begin SOURCE MATERIAL

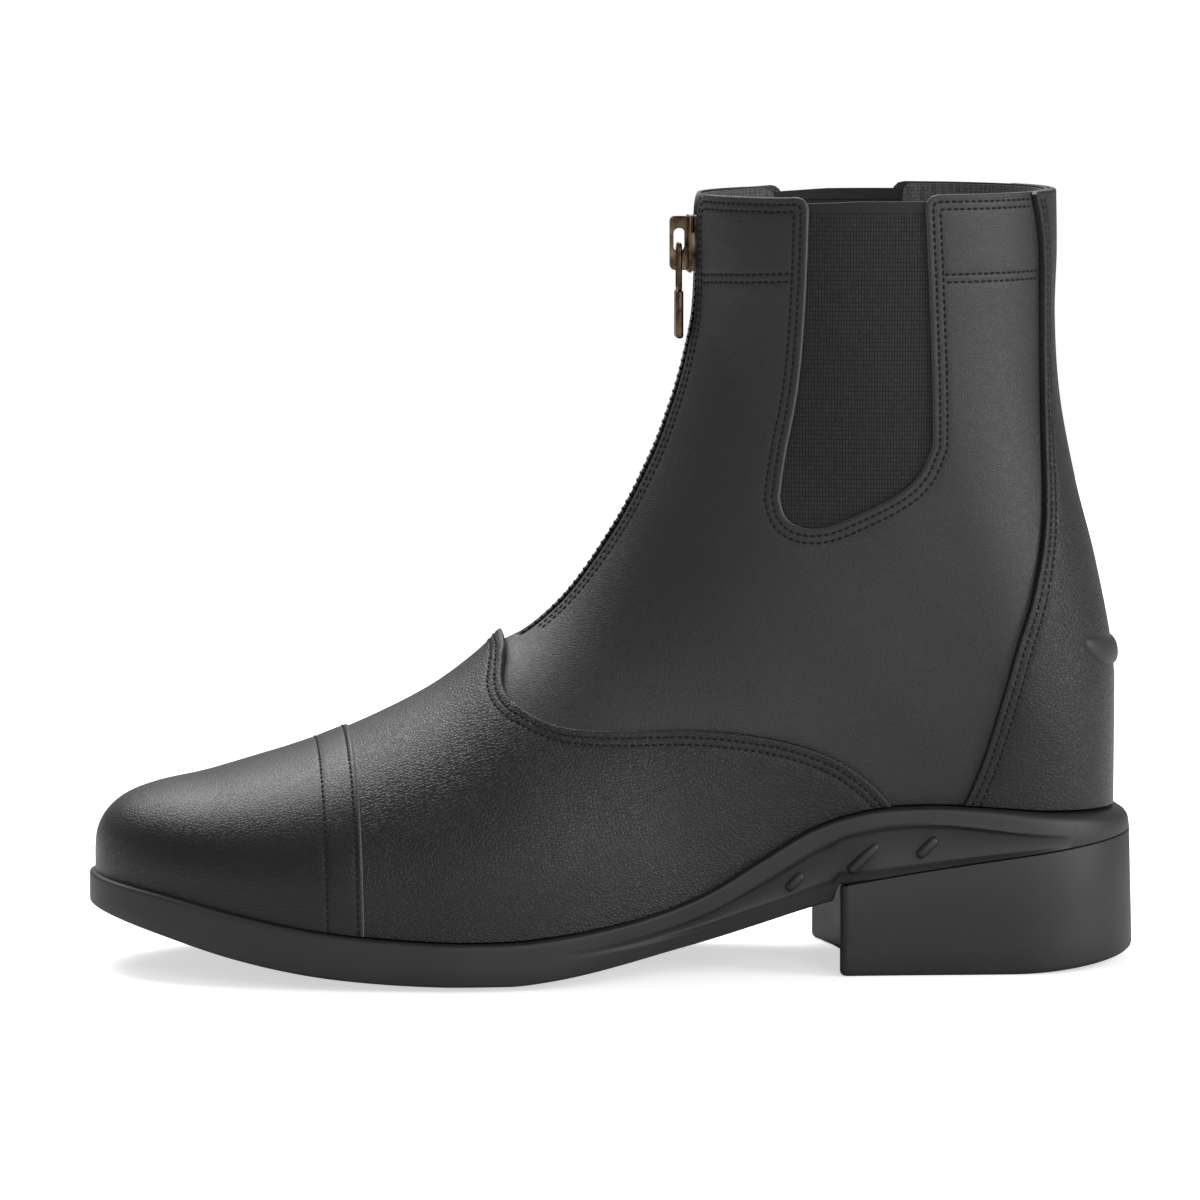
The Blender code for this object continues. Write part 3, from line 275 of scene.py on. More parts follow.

end SOURCE MATERIAL
begin SOURCE MATERIAL

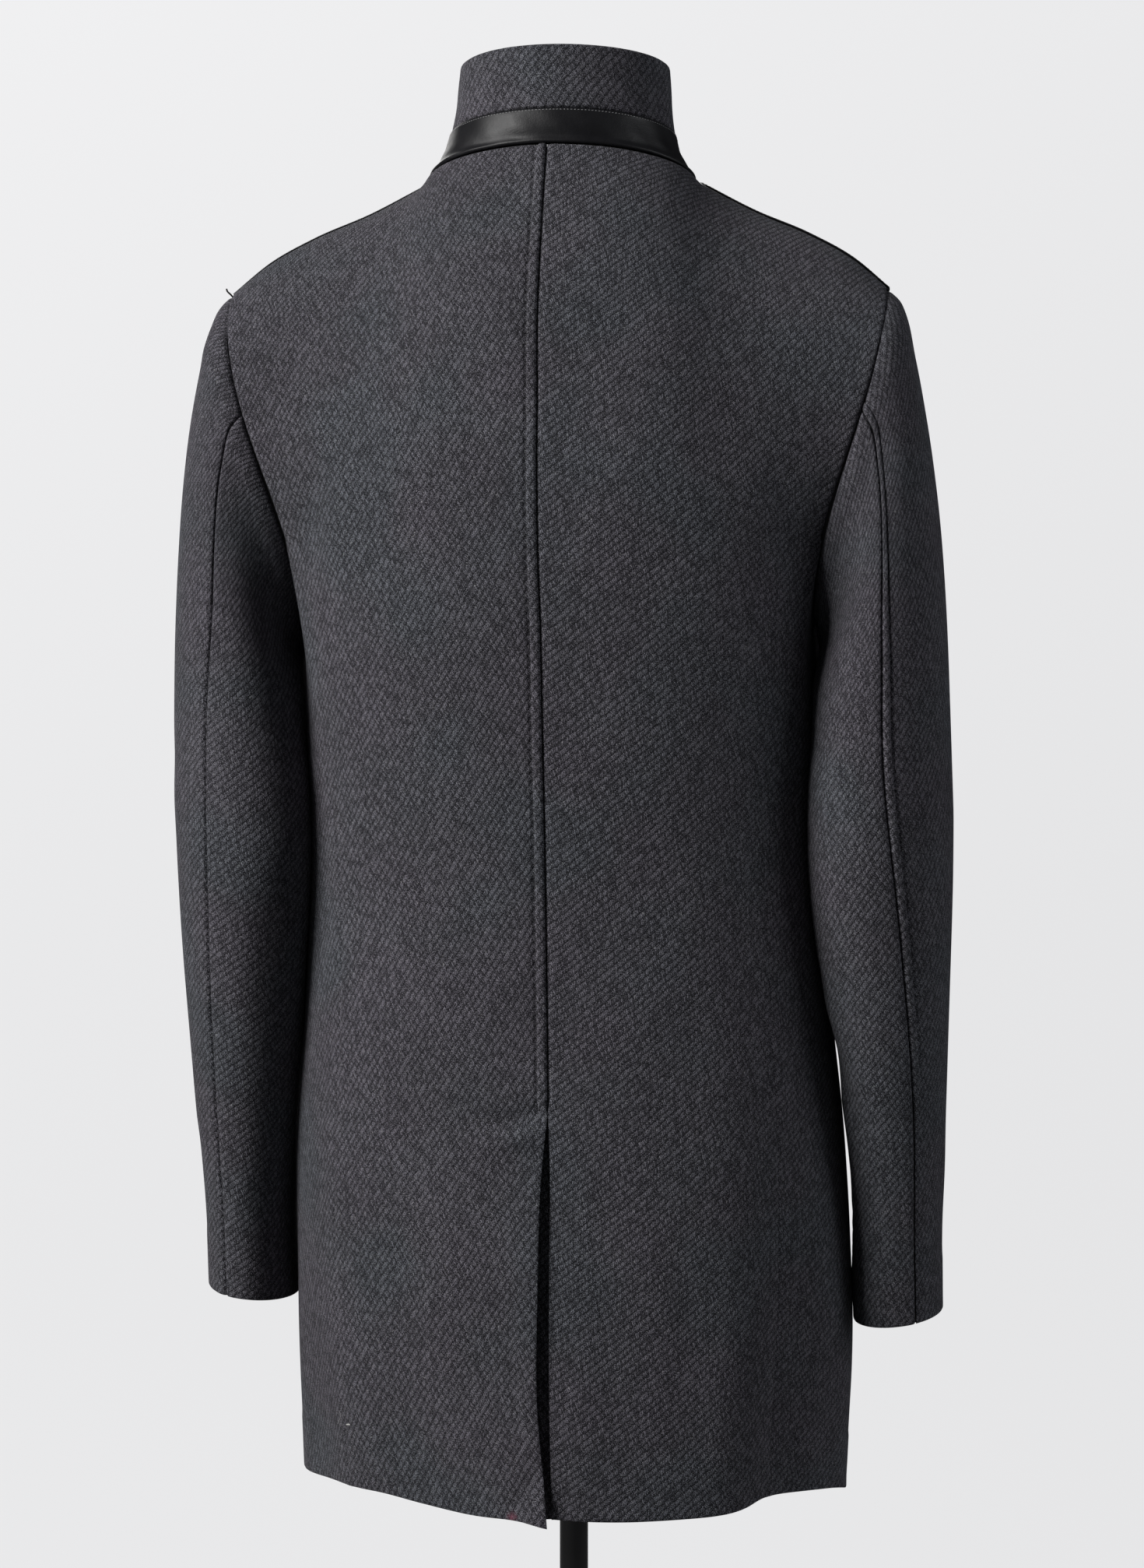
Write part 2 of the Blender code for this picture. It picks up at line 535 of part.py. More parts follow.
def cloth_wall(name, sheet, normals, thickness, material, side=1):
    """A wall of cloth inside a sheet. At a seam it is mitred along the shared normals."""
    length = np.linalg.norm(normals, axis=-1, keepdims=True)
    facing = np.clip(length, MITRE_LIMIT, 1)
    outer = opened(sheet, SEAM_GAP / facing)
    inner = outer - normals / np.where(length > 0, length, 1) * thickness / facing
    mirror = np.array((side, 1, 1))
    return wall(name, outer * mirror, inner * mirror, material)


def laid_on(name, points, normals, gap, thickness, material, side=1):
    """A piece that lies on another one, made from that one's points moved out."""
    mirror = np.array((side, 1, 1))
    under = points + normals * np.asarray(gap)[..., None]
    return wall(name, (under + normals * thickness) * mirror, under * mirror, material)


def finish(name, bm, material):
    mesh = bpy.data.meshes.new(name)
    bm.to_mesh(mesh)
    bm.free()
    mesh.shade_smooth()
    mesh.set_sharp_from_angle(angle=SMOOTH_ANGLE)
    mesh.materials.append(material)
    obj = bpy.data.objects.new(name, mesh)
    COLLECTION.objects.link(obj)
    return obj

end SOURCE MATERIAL

:: EXERCISE REQUIREMENTS ::
In the entries above, some lines may contain the string "code"; report how many, without additional comment.

:: WORKED SOLUTION ::
2